### What is needed
Look through the data below. Collect every line where the word "before" occurs.
# Start of Provided material
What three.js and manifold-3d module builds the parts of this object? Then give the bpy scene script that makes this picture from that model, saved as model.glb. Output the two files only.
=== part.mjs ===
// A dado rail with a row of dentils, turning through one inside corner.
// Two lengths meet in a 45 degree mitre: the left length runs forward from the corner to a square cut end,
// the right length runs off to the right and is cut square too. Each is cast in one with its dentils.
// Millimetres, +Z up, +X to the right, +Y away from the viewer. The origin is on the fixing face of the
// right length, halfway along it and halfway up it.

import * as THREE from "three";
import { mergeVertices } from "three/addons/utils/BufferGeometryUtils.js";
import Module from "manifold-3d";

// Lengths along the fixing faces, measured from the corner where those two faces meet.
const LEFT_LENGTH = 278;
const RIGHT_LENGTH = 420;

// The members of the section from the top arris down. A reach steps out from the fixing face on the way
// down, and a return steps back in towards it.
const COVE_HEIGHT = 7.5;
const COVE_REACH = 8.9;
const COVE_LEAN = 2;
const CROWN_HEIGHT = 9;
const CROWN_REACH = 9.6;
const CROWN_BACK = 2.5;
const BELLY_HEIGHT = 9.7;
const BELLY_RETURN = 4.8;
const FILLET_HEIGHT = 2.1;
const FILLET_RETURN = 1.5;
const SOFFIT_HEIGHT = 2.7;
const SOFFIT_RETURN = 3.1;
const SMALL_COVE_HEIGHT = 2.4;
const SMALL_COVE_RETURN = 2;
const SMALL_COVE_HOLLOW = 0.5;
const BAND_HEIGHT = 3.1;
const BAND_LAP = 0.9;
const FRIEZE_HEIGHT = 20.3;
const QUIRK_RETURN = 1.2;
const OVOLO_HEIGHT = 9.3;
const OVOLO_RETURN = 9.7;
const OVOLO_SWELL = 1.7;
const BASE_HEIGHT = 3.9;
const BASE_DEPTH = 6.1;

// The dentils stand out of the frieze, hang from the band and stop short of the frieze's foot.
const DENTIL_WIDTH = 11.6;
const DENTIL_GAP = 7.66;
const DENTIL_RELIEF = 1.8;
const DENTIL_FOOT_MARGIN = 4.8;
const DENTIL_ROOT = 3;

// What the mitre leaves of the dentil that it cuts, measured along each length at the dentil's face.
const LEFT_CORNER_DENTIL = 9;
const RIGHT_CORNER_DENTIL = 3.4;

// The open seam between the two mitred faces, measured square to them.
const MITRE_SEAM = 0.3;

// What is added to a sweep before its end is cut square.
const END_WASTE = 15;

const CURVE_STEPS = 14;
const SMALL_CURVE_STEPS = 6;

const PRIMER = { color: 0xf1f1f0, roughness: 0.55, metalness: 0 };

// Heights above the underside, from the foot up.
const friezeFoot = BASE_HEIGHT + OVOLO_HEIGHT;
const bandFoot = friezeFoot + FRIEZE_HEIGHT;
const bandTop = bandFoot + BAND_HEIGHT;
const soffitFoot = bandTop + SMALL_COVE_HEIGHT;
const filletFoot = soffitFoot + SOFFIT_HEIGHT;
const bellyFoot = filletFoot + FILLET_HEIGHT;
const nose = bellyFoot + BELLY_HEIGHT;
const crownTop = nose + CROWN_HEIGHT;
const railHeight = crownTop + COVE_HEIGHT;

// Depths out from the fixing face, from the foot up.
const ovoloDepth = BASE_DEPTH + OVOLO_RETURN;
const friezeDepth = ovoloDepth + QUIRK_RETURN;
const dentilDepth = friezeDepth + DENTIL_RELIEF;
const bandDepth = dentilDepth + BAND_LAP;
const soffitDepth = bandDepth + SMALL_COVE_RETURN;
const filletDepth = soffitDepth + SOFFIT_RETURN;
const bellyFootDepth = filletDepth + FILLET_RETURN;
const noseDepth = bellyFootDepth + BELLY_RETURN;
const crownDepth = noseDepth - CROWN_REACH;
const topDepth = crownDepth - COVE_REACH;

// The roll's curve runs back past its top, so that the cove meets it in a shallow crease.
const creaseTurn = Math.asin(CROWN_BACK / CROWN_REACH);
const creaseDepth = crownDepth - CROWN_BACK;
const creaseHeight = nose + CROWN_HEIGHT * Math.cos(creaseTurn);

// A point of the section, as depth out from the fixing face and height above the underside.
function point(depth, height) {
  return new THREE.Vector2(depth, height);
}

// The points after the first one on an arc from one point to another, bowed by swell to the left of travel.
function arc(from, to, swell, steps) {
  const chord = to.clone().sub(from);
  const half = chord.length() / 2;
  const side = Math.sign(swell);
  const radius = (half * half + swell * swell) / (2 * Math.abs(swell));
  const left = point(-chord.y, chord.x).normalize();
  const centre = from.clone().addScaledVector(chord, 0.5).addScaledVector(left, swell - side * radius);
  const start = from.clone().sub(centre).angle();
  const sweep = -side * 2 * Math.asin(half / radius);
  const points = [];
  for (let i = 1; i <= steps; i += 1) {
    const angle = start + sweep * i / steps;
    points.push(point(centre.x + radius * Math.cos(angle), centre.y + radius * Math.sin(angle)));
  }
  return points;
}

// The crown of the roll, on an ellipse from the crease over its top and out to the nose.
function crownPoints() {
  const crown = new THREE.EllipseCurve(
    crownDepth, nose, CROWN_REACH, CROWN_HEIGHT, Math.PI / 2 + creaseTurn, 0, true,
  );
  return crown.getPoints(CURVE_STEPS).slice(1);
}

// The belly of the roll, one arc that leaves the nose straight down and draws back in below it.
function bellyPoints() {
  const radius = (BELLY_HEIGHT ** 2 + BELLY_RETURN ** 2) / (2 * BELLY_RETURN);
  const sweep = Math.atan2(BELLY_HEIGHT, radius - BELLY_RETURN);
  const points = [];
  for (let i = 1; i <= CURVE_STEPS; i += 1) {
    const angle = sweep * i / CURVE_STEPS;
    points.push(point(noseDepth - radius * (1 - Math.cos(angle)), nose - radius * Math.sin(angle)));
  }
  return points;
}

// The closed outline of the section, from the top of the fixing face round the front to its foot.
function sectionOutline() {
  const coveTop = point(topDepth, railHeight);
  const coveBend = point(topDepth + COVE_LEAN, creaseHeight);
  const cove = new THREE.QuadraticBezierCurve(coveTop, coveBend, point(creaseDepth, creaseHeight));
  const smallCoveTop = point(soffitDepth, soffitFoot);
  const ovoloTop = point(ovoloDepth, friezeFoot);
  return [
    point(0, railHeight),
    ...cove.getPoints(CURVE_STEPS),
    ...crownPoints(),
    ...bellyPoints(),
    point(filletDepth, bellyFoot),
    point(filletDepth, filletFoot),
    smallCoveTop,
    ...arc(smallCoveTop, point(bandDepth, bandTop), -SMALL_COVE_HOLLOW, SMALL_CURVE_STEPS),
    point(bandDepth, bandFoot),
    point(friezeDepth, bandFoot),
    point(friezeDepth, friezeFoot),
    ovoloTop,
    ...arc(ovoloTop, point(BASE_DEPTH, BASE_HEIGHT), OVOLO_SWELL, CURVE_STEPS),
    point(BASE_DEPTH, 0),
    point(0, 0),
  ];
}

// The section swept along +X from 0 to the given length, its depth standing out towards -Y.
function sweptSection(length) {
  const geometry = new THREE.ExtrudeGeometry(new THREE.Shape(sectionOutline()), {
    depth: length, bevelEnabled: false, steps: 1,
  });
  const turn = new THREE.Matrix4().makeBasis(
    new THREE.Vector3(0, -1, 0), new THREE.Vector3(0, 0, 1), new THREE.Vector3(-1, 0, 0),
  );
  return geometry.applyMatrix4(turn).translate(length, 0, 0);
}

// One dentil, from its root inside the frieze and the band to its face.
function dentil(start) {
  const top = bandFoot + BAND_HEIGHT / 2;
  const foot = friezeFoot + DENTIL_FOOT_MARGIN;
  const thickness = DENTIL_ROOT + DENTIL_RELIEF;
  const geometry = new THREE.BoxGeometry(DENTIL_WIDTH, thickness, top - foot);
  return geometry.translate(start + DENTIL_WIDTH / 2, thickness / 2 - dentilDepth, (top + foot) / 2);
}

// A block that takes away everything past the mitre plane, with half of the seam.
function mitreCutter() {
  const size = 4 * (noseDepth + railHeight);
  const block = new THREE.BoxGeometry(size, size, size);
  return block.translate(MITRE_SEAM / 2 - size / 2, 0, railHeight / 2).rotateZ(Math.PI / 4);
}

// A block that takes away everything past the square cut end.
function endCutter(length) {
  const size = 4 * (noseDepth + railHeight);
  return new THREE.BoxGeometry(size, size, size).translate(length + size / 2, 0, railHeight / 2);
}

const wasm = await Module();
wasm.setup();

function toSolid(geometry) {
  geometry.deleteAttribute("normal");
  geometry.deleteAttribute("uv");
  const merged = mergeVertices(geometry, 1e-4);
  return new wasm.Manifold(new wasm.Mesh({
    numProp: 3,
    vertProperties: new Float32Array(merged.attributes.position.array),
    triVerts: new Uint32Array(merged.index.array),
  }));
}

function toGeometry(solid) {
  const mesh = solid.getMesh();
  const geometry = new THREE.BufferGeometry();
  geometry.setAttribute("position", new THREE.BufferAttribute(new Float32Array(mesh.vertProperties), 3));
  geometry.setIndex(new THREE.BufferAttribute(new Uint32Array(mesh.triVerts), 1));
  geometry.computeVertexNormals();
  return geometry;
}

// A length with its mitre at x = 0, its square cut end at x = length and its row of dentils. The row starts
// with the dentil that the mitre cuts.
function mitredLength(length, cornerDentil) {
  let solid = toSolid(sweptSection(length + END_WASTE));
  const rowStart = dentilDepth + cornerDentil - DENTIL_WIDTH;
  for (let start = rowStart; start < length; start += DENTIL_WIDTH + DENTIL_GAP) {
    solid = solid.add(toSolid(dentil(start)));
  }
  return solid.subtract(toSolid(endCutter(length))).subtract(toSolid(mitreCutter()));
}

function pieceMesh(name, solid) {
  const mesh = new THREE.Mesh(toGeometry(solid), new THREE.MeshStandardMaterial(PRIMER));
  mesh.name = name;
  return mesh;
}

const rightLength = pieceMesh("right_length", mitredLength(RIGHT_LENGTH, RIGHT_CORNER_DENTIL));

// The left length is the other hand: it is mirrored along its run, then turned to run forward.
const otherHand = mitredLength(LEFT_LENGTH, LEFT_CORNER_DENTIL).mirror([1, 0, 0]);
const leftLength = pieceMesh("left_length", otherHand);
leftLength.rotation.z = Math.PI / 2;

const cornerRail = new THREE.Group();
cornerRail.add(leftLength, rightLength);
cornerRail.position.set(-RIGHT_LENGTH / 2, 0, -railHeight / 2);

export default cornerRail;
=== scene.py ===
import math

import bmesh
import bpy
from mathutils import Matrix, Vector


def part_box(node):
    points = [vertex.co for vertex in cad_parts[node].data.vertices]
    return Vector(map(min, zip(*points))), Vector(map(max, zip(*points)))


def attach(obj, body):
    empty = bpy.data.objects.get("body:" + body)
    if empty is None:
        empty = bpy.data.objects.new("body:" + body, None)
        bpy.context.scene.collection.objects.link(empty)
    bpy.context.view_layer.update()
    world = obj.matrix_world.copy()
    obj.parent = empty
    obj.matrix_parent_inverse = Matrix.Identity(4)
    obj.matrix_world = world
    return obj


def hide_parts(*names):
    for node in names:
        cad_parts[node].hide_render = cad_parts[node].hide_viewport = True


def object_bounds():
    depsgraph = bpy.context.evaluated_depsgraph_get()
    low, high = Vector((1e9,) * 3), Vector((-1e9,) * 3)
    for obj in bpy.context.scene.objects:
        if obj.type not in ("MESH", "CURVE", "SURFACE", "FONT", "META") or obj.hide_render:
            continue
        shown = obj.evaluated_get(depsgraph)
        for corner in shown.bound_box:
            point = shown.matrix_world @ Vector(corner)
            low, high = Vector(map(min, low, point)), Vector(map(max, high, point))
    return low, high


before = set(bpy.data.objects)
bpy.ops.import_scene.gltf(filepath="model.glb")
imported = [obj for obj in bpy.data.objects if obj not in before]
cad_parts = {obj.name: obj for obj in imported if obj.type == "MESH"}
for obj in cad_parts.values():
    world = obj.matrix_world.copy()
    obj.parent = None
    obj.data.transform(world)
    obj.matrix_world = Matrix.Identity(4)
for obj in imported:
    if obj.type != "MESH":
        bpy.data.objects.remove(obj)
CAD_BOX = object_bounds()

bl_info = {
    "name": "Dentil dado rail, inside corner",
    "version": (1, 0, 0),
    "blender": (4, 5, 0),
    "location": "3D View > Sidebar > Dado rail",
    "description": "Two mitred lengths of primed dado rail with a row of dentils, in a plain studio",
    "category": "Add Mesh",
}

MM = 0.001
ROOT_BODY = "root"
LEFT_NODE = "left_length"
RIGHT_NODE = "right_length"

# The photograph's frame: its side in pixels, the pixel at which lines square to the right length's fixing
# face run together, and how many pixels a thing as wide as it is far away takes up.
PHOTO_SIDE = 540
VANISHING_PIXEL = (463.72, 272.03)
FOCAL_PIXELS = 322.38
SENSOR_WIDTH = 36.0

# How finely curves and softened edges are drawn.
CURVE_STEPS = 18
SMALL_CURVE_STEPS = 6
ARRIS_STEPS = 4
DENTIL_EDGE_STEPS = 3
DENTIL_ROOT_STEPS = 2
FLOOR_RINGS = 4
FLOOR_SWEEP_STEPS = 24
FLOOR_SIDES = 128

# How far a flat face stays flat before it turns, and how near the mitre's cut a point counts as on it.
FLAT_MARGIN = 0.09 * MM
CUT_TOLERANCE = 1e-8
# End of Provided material
### Expected answer
// What is added to a sweep before its end is cut square.
before = set(bpy.data.objects)
imported = [obj for obj in bpy.data.objects if obj not in before]
# How far a flat face stays flat before it turns, and how near the mitre's cut a point counts as on it.